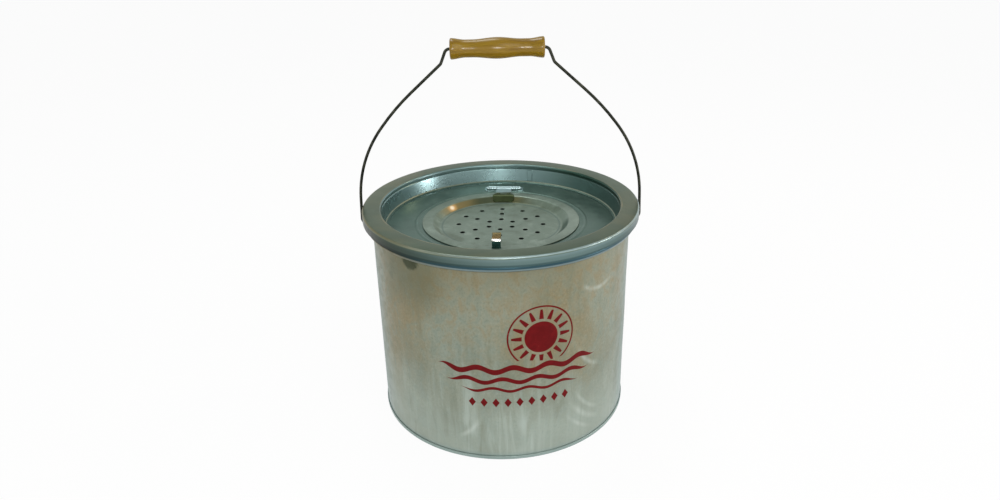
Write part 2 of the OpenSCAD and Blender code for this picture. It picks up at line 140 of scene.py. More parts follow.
def arc(cx, cy, r, a0, a1, n):
    """n + 1 points round (cx, cy), from a0 to a1 degrees."""
    return [(cx + r * math.cos(math.radians(a0 + (a1 - a0) * i / n)),
             cy + r * math.sin(math.radians(a0 + (a1 - a0) * i / n))) for i in range(n + 1)]


def new_object(name, mesh):
    o = bpy.data.objects.new(name, mesh)
    scene.collection.objects.link(o)
    return o


def smooth(o, angle):
    """Shaded smooth, apart from edges sharper than the angle."""
    o.data.polygons.foreach_set("use_smooth", [True] * len(o.data.polygons))
    o.data.set_sharp_from_angle(angle=math.radians(angle))
    return o


def made(name, co, faces, angle, merge=False):
    """An object from corners in mm and faces, with every face turned outward."""
    mesh = bpy.data.meshes.new(name)
    mesh.from_pydata((co * MM).tolist(), [], faces)
    bm = bmesh.new()
    bm.from_mesh(mesh)
    if merge:
        bmesh.ops.remove_doubles(bm, verts=bm.verts, dist=1e-7)
        bmesh.ops.dissolve_degenerate(bm, edges=bm.edges, dist=1e-7)
    bmesh.ops.recalc_face_normals(bm, faces=bm.faces)
    bm.to_mesh(mesh)
    bm.free()
    return smooth(new_object(name, mesh), angle)


def revolve(name, outline, turns, bend=None, axis="z", angle=32):
    """A closed outline of (r, z) in mm turned about the axis. turns is a number of even steps, or
    the angles themselves. bend(r, a, z) may move the points."""
    outline = np.array([tuple(p) for p in outline], float)
    a = np.linspace(0, 2 * math.pi, turns, endpoint=False) if isinstance(turns, int) else turns
    r, z = np.tile(outline[:, 0], (len(a), 1)), np.tile(outline[:, 1], (len(a), 1))
    aa = np.repeat(a[:, None], len(outline), 1)
    if bend:
        r, z = bend(r, aa, z)
    co = np.stack([r * np.cos(aa), r * np.sin(aa), z], -1).reshape(-1, 3)
    if axis == "x":
        co = co[:, [2, 1, 0]]
    n, m = len(a), len(outline)
    faces = []
    for i in range(n):
        j = (i + 1) % n
        for k in range(m):
            l = (k + 1) % m
            faces.append((i * m + k, j * m + k, j * m + l, i * m + l))
    return made(name, co, faces, angle, merge=True)


def tube(name, points, r, sides):
    """A round rod along points, in mm, with flat ends."""
    p = np.array(points, float)
    d = np.gradient(p, axis=0)
    d /= np.linalg.norm(d, axis=1)[:, None]
    side = np.array([0.0, 1.0, 0.0])
    co = []
    for i in range(len(p)):
        u = side - d[i] * (side @ d[i])
        u /= np.linalg.norm(u)
        v = np.cross(d[i], u)
        for k in range(sides):
            t = 2 * math.pi * k / sides
            co.append(p[i] + r * (math.cos(t) * u + math.sin(t) * v))
    faces = [(i * sides + k, i * sides + (k + 1) % sides,
              (i + 1) * sides + (k + 1) % sides, (i + 1) * sides + k)
             for i in range(len(p) - 1) for k in range(sides)]
    faces += [tuple(range(sides))[::-1], tuple((len(p) - 1) * sides + k for k in range(sides))]
    return made(name, np.array(co), faces, 50)


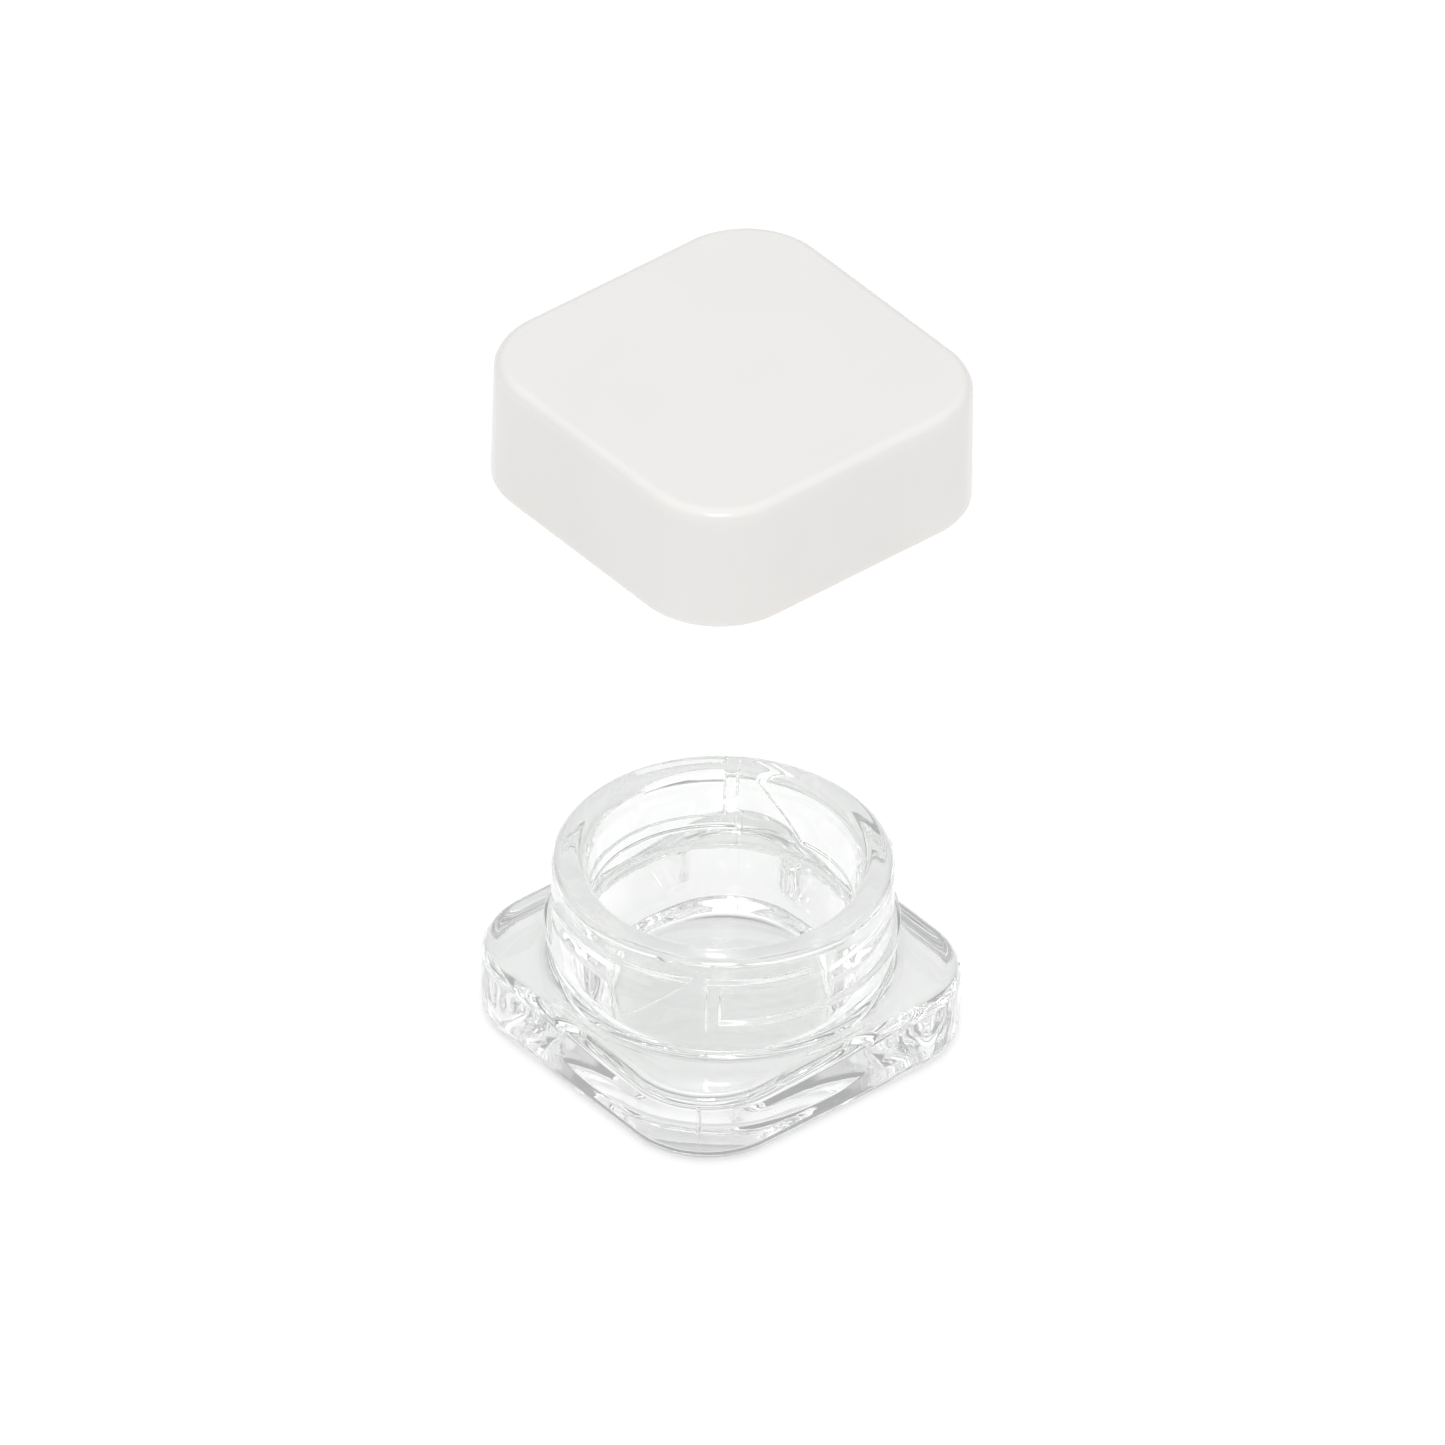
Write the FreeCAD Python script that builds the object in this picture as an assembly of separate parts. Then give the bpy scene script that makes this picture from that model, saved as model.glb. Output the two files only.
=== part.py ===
import FreeCAD, Part
import math
import os

# Square specimen jar: a pressed glass jar with a round lugged neck, and a two-piece square cap with a
# loose sealing disc. The cap stands lifted above the jar, square with its base, as it is handed over.
#
# Frame, millimetres: the origin is the middle of the underside, +Z is up the axis of the neck, and X and Y
# run square to the sides. Neck angles are counted counter-clockwise, from above, from the seam corner
# (-X, -Y), where one of the two stop ribs stands. All neck features repeat half a turn round.

V = FreeCAD.Vector
Z_AXIS = V(0, 0, 1)
ORIGIN = V(0, 0, 0)

# ---- Driving dimensions -------------------------------------------------------------------------------

# Glass neck
NECK_R = 15.15              # plain outside of the neck
NECK_HEIGHT = 10.35         # shoulder to rim
NECK_ROOT_R = 1.4           # fillet where the neck leaves the shoulder
RIM_WALL = 3.0              # glass thickness at the rim
RIM_OUTER_R = 0.9           # rounding of the rim, outside
RIM_INNER_R = 1.0           # and inside

# Lug track on the neck: heights are counted down from the rim
TRACK_RISE = 0.60           # how far hooks, ledges, pads and ribs stand out of the neck
HOOK_DROP = 1.70            # rim down to the top of the hooks
HOOK_THICKNESS = 1.15       # hook, top to underside
CHANNEL_HEIGHT = 3.35       # hook underside down to the ledge
LEDGE_THICKNESS = 1.40
HOOK_SPAN = (-1.0, 36.0)    # degrees round the neck
RIB_SPAN = (-0.5, 5.0)
PAD_GAP = 1.8               # from the lug's way down to the pad
PAD_FOOT_END = 153.0        # the pad's slanting end, at the ledge's underside
PAD_HEAD_END = 176.6        # and at the height of the hook's top

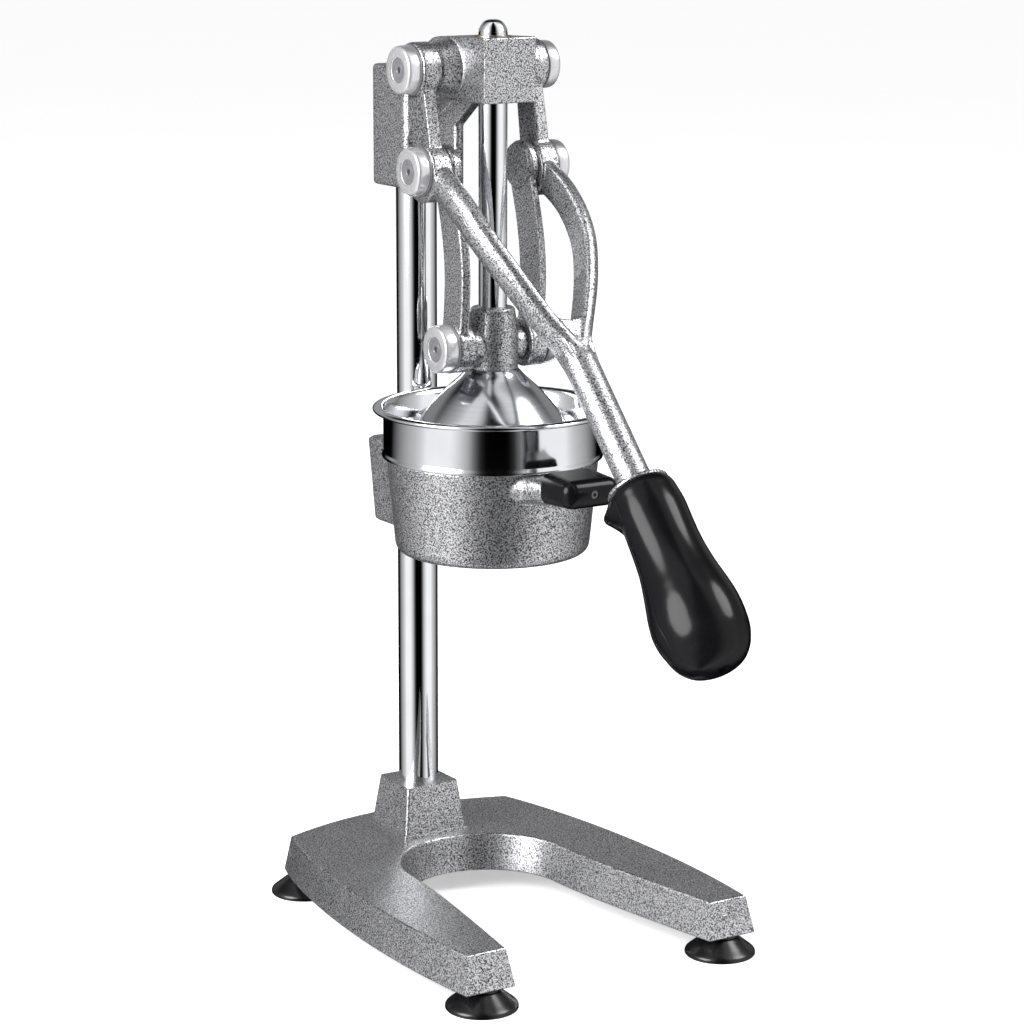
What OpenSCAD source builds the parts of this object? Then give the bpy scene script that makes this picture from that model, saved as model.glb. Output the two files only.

——

WHAT YOU WILL DO -
Repeat each record exactly, leaving nothing out.

COMPLETE OUTPUT -
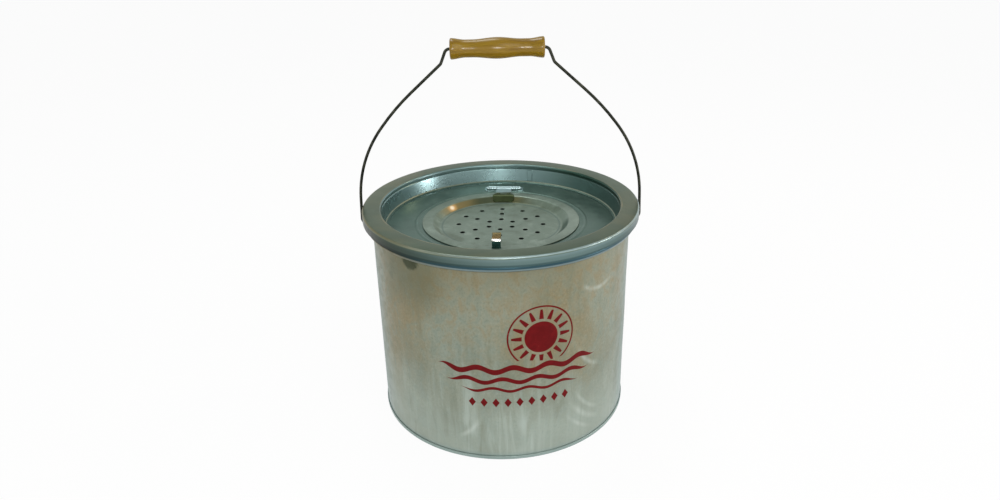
Write part 2 of the OpenSCAD and Blender code for this picture. It picks up at line 140 of scene.py. More parts follow.
def arc(cx, cy, r, a0, a1, n):
    """n + 1 points round (cx, cy), from a0 to a1 degrees."""
    return [(cx + r * math.cos(math.radians(a0 + (a1 - a0) * i / n)),
             cy + r * math.sin(math.radians(a0 + (a1 - a0) * i / n))) for i in range(n + 1)]


def new_object(name, mesh):
    o = bpy.data.objects.new(name, mesh)
    scene.collection.objects.link(o)
    return o


def smooth(o, angle):
    """Shaded smooth, apart from edges sharper than the angle."""
    o.data.polygons.foreach_set("use_smooth", [True] * len(o.data.polygons))
    o.data.set_sharp_from_angle(angle=math.radians(angle))
    return o


def made(name, co, faces, angle, merge=False):
    """An object from corners in mm and faces, with every face turned outward."""
    mesh = bpy.data.meshes.new(name)
    mesh.from_pydata((co * MM).tolist(), [], faces)
    bm = bmesh.new()
    bm.from_mesh(mesh)
    if merge:
        bmesh.ops.remove_doubles(bm, verts=bm.verts, dist=1e-7)
        bmesh.ops.dissolve_degenerate(bm, edges=bm.edges, dist=1e-7)
    bmesh.ops.recalc_face_normals(bm, faces=bm.faces)
    bm.to_mesh(mesh)
    bm.free()
    return smooth(new_object(name, mesh), angle)


def revolve(name, outline, turns, bend=None, axis="z", angle=32):
    """A closed outline of (r, z) in mm turned about the axis. turns is a number of even steps, or
    the angles themselves. bend(r, a, z) may move the points."""
    outline = np.array([tuple(p) for p in outline], float)
    a = np.linspace(0, 2 * math.pi, turns, endpoint=False) if isinstance(turns, int) else turns
    r, z = np.tile(outline[:, 0], (len(a), 1)), np.tile(outline[:, 1], (len(a), 1))
    aa = np.repeat(a[:, None], len(outline), 1)
    if bend:
        r, z = bend(r, aa, z)
    co = np.stack([r * np.cos(aa), r * np.sin(aa), z], -1).reshape(-1, 3)
    if axis == "x":
        co = co[:, [2, 1, 0]]
    n, m = len(a), len(outline)
    faces = []
    for i in range(n):
        j = (i + 1) % n
        for k in range(m):
            l = (k + 1) % m
            faces.append((i * m + k, j * m + k, j * m + l, i * m + l))
    return made(name, co, faces, angle, merge=True)


def tube(name, points, r, sides):
    """A round rod along points, in mm, with flat ends."""
    p = np.array(points, float)
    d = np.gradient(p, axis=0)
    d /= np.linalg.norm(d, axis=1)[:, None]
    side = np.array([0.0, 1.0, 0.0])
    co = []
    for i in range(len(p)):
        u = side - d[i] * (side @ d[i])
        u /= np.linalg.norm(u)
        v = np.cross(d[i], u)
        for k in range(sides):
            t = 2 * math.pi * k / sides
            co.append(p[i] + r * (math.cos(t) * u + math.sin(t) * v))
    faces = [(i * sides + k, i * sides + (k + 1) % sides,
              (i + 1) * sides + (k + 1) % sides, (i + 1) * sides + k)
             for i in range(len(p) - 1) for k in range(sides)]
    faces += [tuple(range(sides))[::-1], tuple((len(p) - 1) * sides + k for k in range(sides))]
    return made(name, np.array(co), faces, 50)


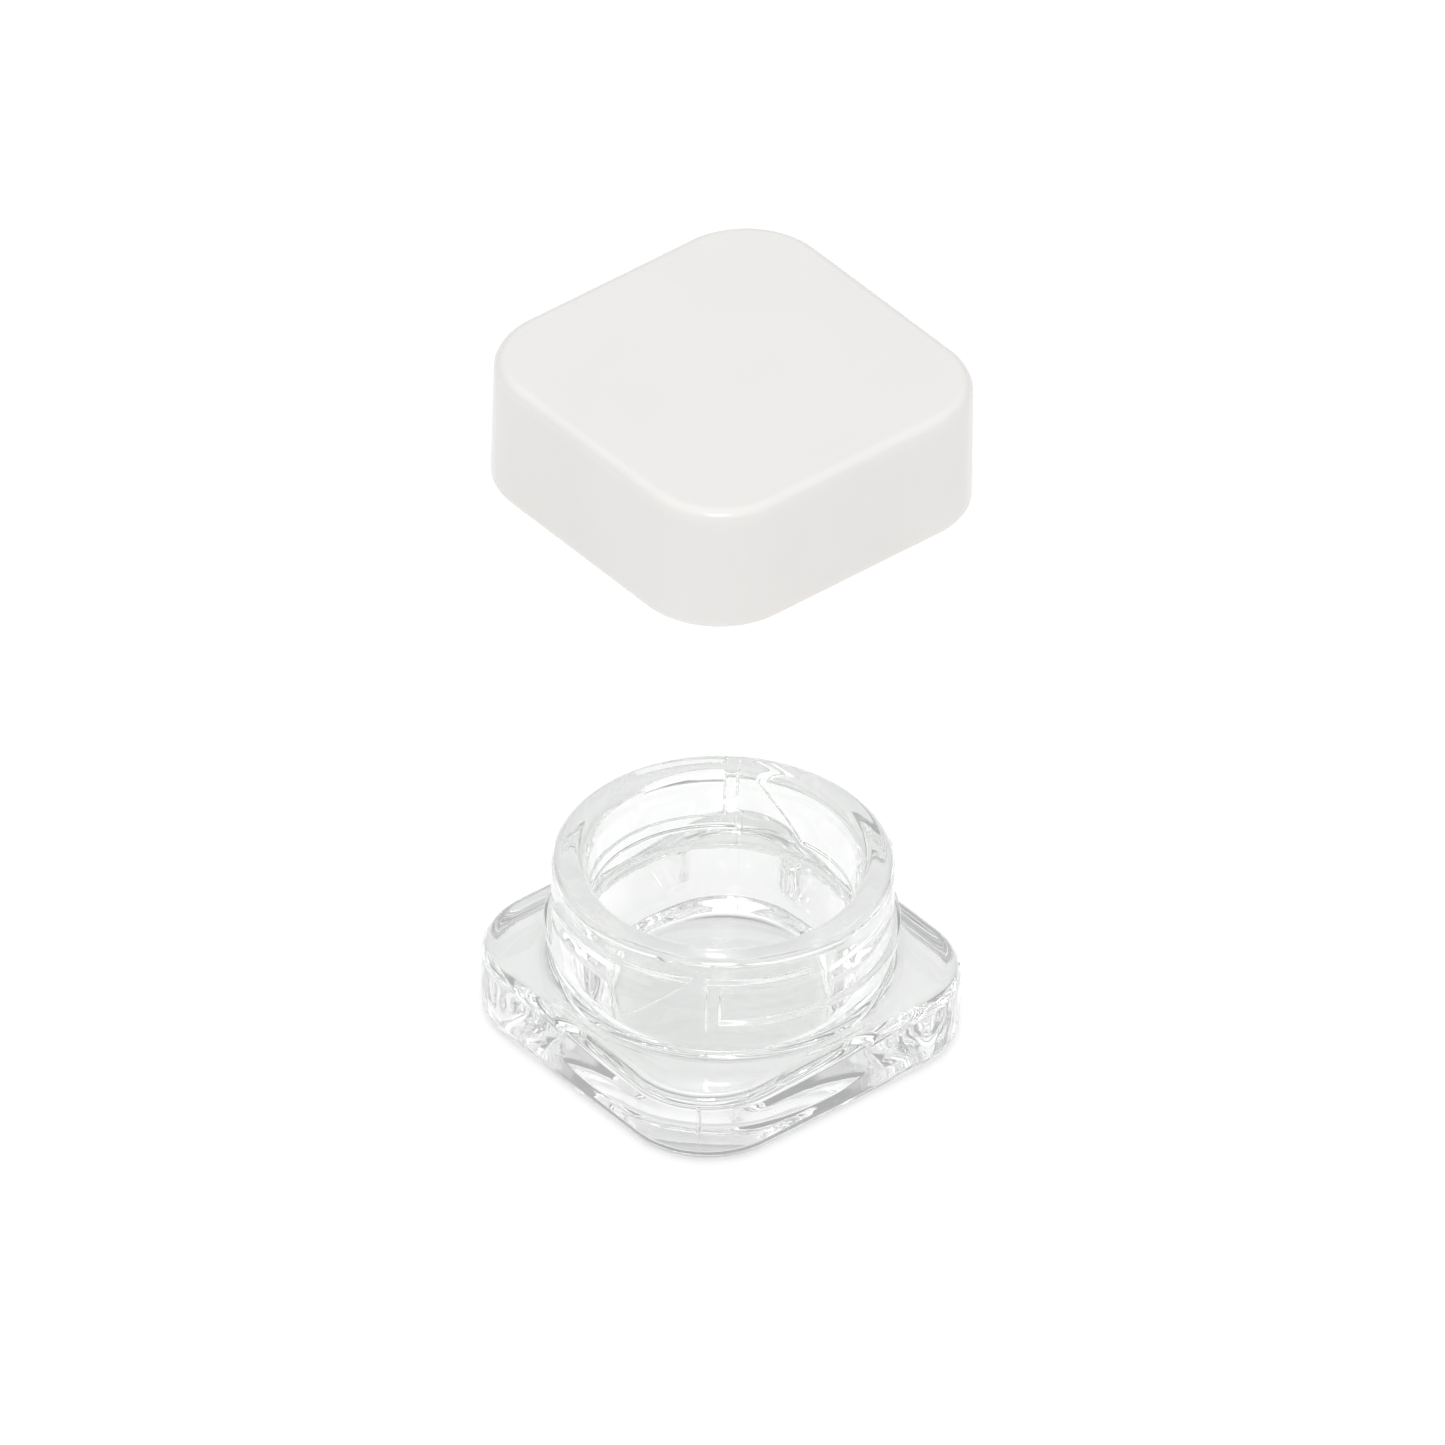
Write the FreeCAD Python script that builds the object in this picture as an assembly of separate parts. Then give the bpy scene script that makes this picture from that model, saved as model.glb. Output the two files only.
=== part.py ===
import FreeCAD, Part
import math
import os

# Square specimen jar: a pressed glass jar with a round lugged neck, and a two-piece square cap with a
# loose sealing disc. The cap stands lifted above the jar, square with its base, as it is handed over.
#
# Frame, millimetres: the origin is the middle of the underside, +Z is up the axis of the neck, and X and Y
# run square to the sides. Neck angles are counted counter-clockwise, from above, from the seam corner
# (-X, -Y), where one of the two stop ribs stands. All neck features repeat half a turn round.

V = FreeCAD.Vector
Z_AXIS = V(0, 0, 1)
ORIGIN = V(0, 0, 0)

# ---- Driving dimensions -------------------------------------------------------------------------------

# Glass neck
NECK_R = 15.15              # plain outside of the neck
NECK_HEIGHT = 10.35         # shoulder to rim
NECK_ROOT_R = 1.4           # fillet where the neck leaves the shoulder
RIM_WALL = 3.0              # glass thickness at the rim
RIM_OUTER_R = 0.9           # rounding of the rim, outside
RIM_INNER_R = 1.0           # and inside

# Lug track on the neck: heights are counted down from the rim
TRACK_RISE = 0.60           # how far hooks, ledges, pads and ribs stand out of the neck
HOOK_DROP = 1.70            # rim down to the top of the hooks
HOOK_THICKNESS = 1.15       # hook, top to underside
CHANNEL_HEIGHT = 3.35       # hook underside down to the ledge
LEDGE_THICKNESS = 1.40
HOOK_SPAN = (-1.0, 36.0)    # degrees round the neck
RIB_SPAN = (-0.5, 5.0)
PAD_GAP = 1.8               # from the lug's way down to the pad
PAD_FOOT_END = 153.0        # the pad's slanting end, at the ledge's underside
PAD_HEAD_END = 176.6        # and at the height of the hook's top

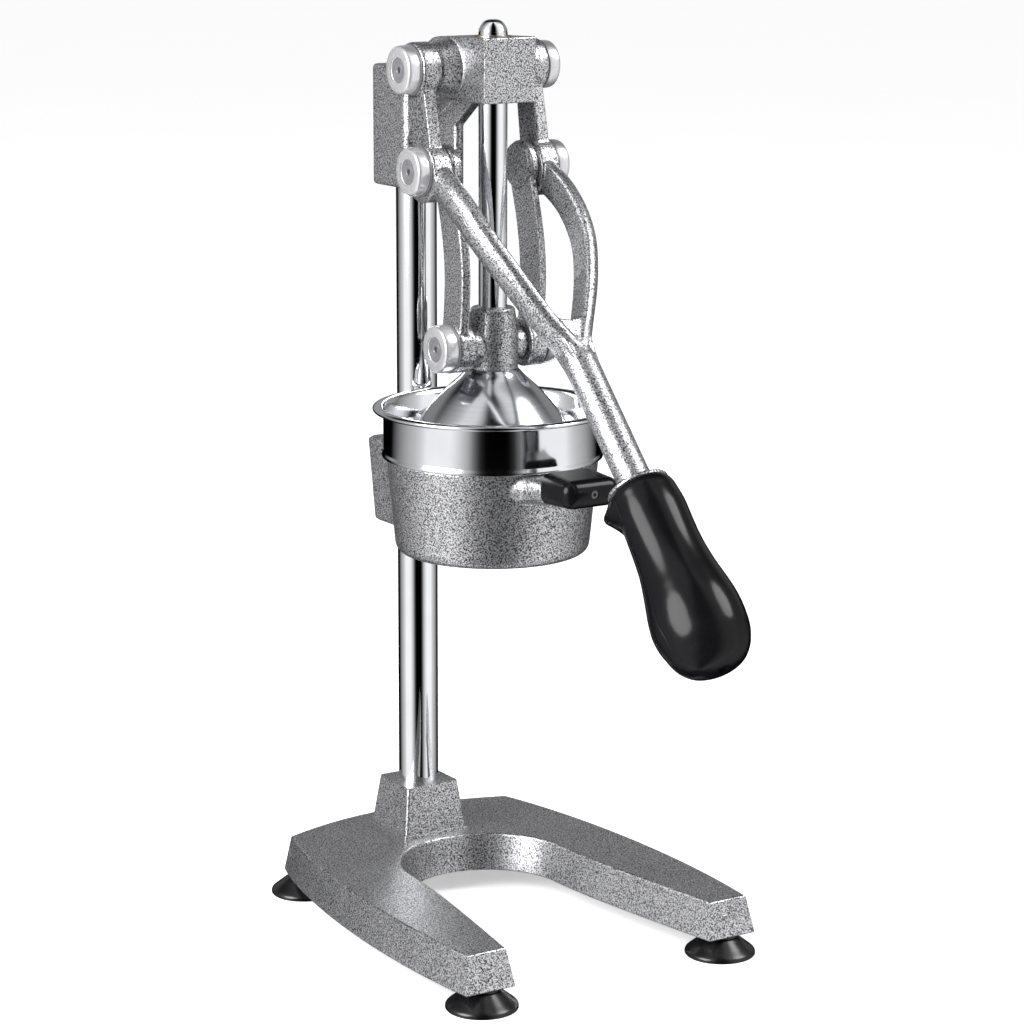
What OpenSCAD source builds the parts of this object? Then give the bpy scene script that makes this picture from that model, saved as model.glb. Output the two files only.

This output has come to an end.